Let our journalists help you make sense of the noise: Subscribe to the Mother Jones Daily newsletter and get a recap of news that matters.

Paula Poundstone is waiting to answer your questions about life’s little mysteries. E-mail her at paula@motherjones.com.

DakiniOne, e-mail: Here’s my query: When and where did the strange custom of women shaving their legs originate, and most of all, why?

A: Gloria Steinem’s assistant, Diana James, told me that as far back as ancient Rome, women used to pluck their underarms — the public baths apparently resounded with the cries of people in the hands of inexpert pluckers. (I also read that in the 1850s women got skin ulcers from using depilatories made from lime, arsenic, and potash.)

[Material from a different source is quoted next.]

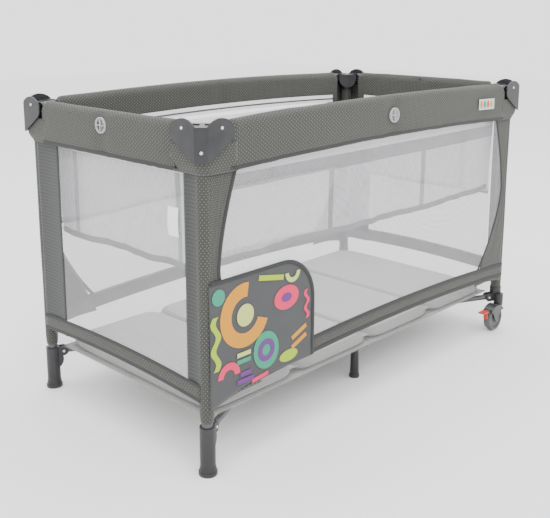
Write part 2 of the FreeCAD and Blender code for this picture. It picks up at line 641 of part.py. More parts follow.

Hair and sexuality (according to an article I read in Ms.) are closely linked. Great, now I don’t feel comfortable with my hair either. Hairless skin supposedly maintained our gender’s innocence.

It does seem painfully stupid. In fact, I think I saw a Slumber Party Shaving game for six or more girl players on the shelf next to the Dream Phone game at Toys ‘R’ Us.

Still, only in my most rebellious years could I fly in the face of the custom. I understand that many women in Europe don’t shave, but for the energy it would take me to learn another language, it’s just not worth it. I’d be constantly flipping quickly through my Berlitz book to bumble out, “I certainly enjoyed not shaving today in your lovely city” to a native stranger over some sort of foamy coffee beverage.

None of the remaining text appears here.